The game issues are different from the historical ones. The AI is too weak at war and too hardass in peace negotiations. The hundreds of characters means hundreds of character events, too many to follow, and there are no shortcuts from the event to the character profile. Only a couple of the omens are even worthwhile using, and are too chancy for anyone but the Greeks early on.

But otherwise it fits well in this list, primarily because it has drawn on many of them. Why does Paradox insist on including a “city view” that no one uses? Because people are used to being able to see their cities grow. Why does it stop in 27 BC? Because that’s when Octavian assumed the title Augustus, marking the traditional beginning of the Roman Empire. Diplomacy is so ill thought of that you can just execute ambassadors – historically a very bad action, even in the ancient world.

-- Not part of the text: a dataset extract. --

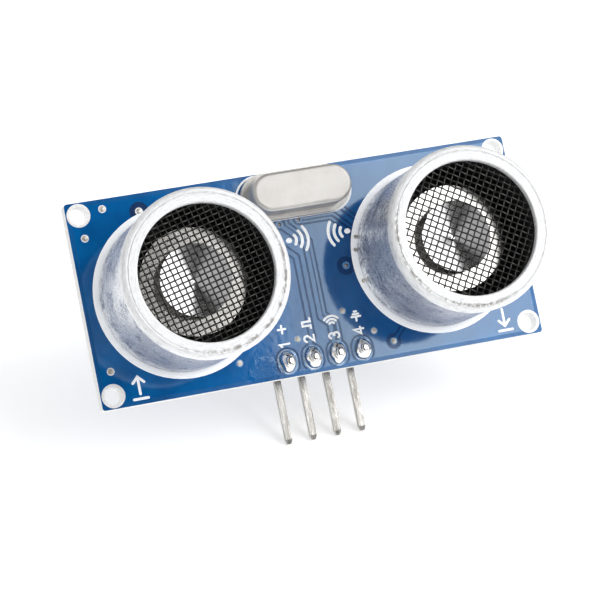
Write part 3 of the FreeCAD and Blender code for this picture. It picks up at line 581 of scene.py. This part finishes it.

So what do I want to see in the Rome games of the future?

1. Remake Encyclopedia of War: Ancient Battles, with lots of different armies and a better editor.
2. An AI good enough to make Republic of Rome viable, or at least make a good MP client.
3. A good game that tells the story of Roman expansion from the point of view of the conquered. Maybe a SimCity type thing where you need to keep the proconsul or prefect happy by pacifying your people. You can call it Herod.

Feel free to fill the comments box.

I hope you enjoyed this series. If you missed it, here’s a link to beginning.

I may do another one along a different line in the future. With the summer release schedule starting up, I should have more regular opinions on games to report, so hopefully this sort of repetitive stuff won’t be necessary.